### STATED GOAL
Copy exactly, please, the lines of the data from its start through the line containing "return np.array((r *".

# # #

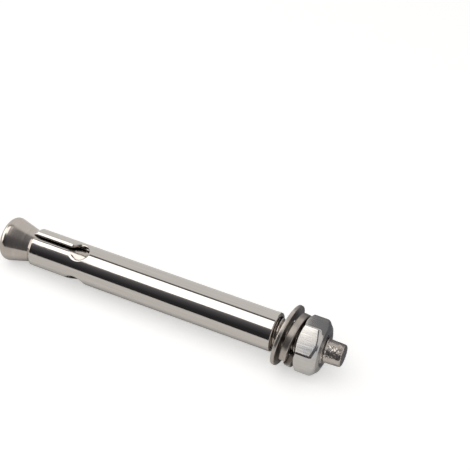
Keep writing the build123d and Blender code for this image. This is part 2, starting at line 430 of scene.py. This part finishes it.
def tube_place(angle, z, outer):
    """Point and normal of the tube's surface, with x across the slot and y out of it."""
    x, y = sin(angle), cos(angle)
    if not outer:
        return np.array((BORE_R * x, BORE_R * y, z)), np.array((-x, -y, 0.0))
    r = outer_radius(z)
    tilt = atan(BEVEL_W / BEVEL_H) * smooth_step((BEVEL_H + BEVEL_BLEND / 2 - z) / BEVEL_BLEND)
    return np.array((r * x, r * y, z)), np.array((x * cos(tilt), y * cos(tilt), -sin(tilt)))


def edge_profile(outer, steepness):
    """From the surface in to the wall of a slot: distances from the wall, depths and slopes. An inner
    edge is just rounded. An outer one is rolled in, and from a steepness of 1 to the steep edge's the
    even slopes go over into the steep ones."""
    if not outer:
        slopes = np.radians(np.linspace(0, 90, 4))
        return [(INNER_EDGE_R * (1 - sin(t)), INNER_EDGE_R * (1 - cos(t)), t) for t in slopes]
    steep = min(1.0, max(0.0, (steepness - 1.0) / (STEEP_ROLL - 1.0)))
    roll = steepness * EVEN_SLOPES * (1 - steep) + STEEP_SLOPES * steep
    lengths = EVEN_LENGTHS * (1 - steep) + STEEP_LENGTHS * steep
    slopes = np.radians((*roll, roll[-1] + 15, 70, 90))
    middles = (slopes[:-1] + slopes[1:]) / 2
    run = np.concatenate([[0], np.cumsum(np.cos(middles) * lengths)])
    fall = np.concatenate([[0], np.cumsum(np.sin(middles) * lengths)])
    return [(run[-1] - x, depth, slope) for x, depth, slope in zip(run, fall, slopes)]


def keyhole_row(point, away, end, outer, steepness):
    """Points and normals from the slot's wall, over its eased edge, to the edge of the sheet."""
    (x, z), (end_angle, end_z) = point, end
    outer_r = outer_radius(z)
    edge, normal = tube_place(np.arcsin(x / (outer_r if outer else BORE_R)), z, outer)
    wall = np.array((-away[0], 0.0, -away[1]))
    outwards = (wall @ normal) * normal - wall
    outwards /= np.linalg.norm(outwards)
    down = np.array((0.0, -1.0 if outer else 1.0, 0.0))
    along = np.cross(normal, wall)
    side = 1 if np.cross(-outwards, along) @ normal > 0 else -1
    thin = min(1.0, (outer_r - BORE_R) / WALL)
    points, normals = [], []
    for distance, depth, slope in reversed(edge_profile(outer, steepness)):
        n = side * np.cross(down * sin(slope) - outwards * cos(slope), along)
        points.append(edge + (outwards * distance + down * depth) * thin)
        normals.append(n / np.linalg.norm(n))
    start = points.pop()
    normals.pop()
    start_angle, start_z = atan2(start[0], start[1]), max(0.0, start[2])
    for k in range(SHEET_STEPS + 1):
        angle = start_angle + (radians(end_angle) - start_angle) * k / SHEET_STEPS
        p, n = tube_place(angle, start_z + (end_z - start_z) * k / SHEET_STEPS, outer)
        points.append(p)
        normals.append(n)
    return points, normals


def half_row(place, outer, steepness):
    """A row of one half of a slot. Towards the top of the hole both halves roll in alike."""
    (x, z), away, end = place
    share = smooth_step((z - ALIKE_Z) / (HOLE_Z + HOLE_R - ALIKE_Z))
    x -= max(0.0, steepness - 1) * STEEP_SHIFT * (1 - share)
    points, normals = keyhole_row((x, z), away, end, outer, steepness + (1 - steepness) * share)
    return np.array(points), np.array(normals)


def slotted_sheets(direction):
    """All surfaces of a third of the sleeve round one slot."""
    outline = list(zip(*keyhole_outline()))
    mirror = np.array((-1.0, 1.0, 1.0))
    verts, normals, faces, grids = [], [], [], []
    for outer in (True, False):
        shallow = [half_row(place, outer, SHALLOW_ROLL) for place in outline]
        steep = [half_row(place, outer, STEEP_ROLL) for place in outline[:-1]]
        rows = shallow + [(p * mirror, n * mirror) for p, n in reversed(steep)]
        columns = len(rows[0][0])
        first = len(verts)
        for p, n in rows:
            verts.extend(p)
            normals.extend(n)
        faces += grid_faces(len(rows), columns, wrap_columns=False, first=first)
        grids.append((first, len(rows), columns))
    (outer_first, count, outer_columns), (inner_first, _, inner_columns) = grids

    # The slot's wall between the two surfaces
    for i in range(count - 1):
        a, b = outer_first + i * outer_columns, inner_first + i * inner_columns
        faces.append((a, a + outer_columns, b + inner_columns, b))

    # The flat mouth on either side of the slot, where the outer row has some more points
    spare = outer_columns - inner_columns
    for row in (0, count - 1):
        strip = len(verts)
        outer_row = [outer_first + row * outer_columns + j for j in range(outer_columns)]
        inner_row = [inner_first + row * inner_columns + max(0, j - spare) for j in range(outer_columns)]
        for place in outer_row + inner_row:
            verts.append(verts[place])
            normals.append(np.array((0.0, 0.0, -1.0)))
        for j in range(outer_columns - 1):
            quad = (strip + j, strip + j + 1, strip + outer_columns + j + 1, strip + outer_columns + j)
            faces.append(quad if j >= spare else quad[:3])

    out = np.array((cos(radians(direction)), sin(radians(direction)), 0.0))
    turn = np.array(((-out[1], out[0], 0.0), out, (0.0, 0.0, 1.0)))
    return np.array(verts) @ turn + np.array((0, 0, MOUTH_Z)), np.array(normals) @ turn, faces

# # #

### TASK ANSWER
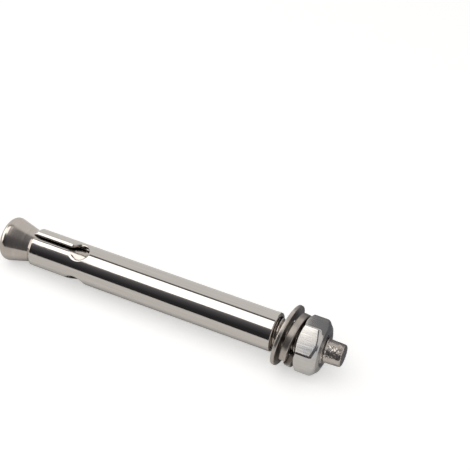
Keep writing the build123d and Blender code for this image. This is part 2, starting at line 430 of scene.py. This part finishes it.
def tube_place(angle, z, outer):
    """Point and normal of the tube's surface, with x across the slot and y out of it."""
    x, y = sin(angle), cos(angle)
    if not outer:
        return np.array((BORE_R * x, BORE_R * y, z)), np.array((-x, -y, 0.0))
    r = outer_radius(z)
    tilt = atan(BEVEL_W / BEVEL_H) * smooth_step((BEVEL_H + BEVEL_BLEND / 2 - z) / BEVEL_BLEND)
    return np.array((r * x, r * y, z)), np.array((x * cos(tilt), y * cos(tilt), -sin(tilt)))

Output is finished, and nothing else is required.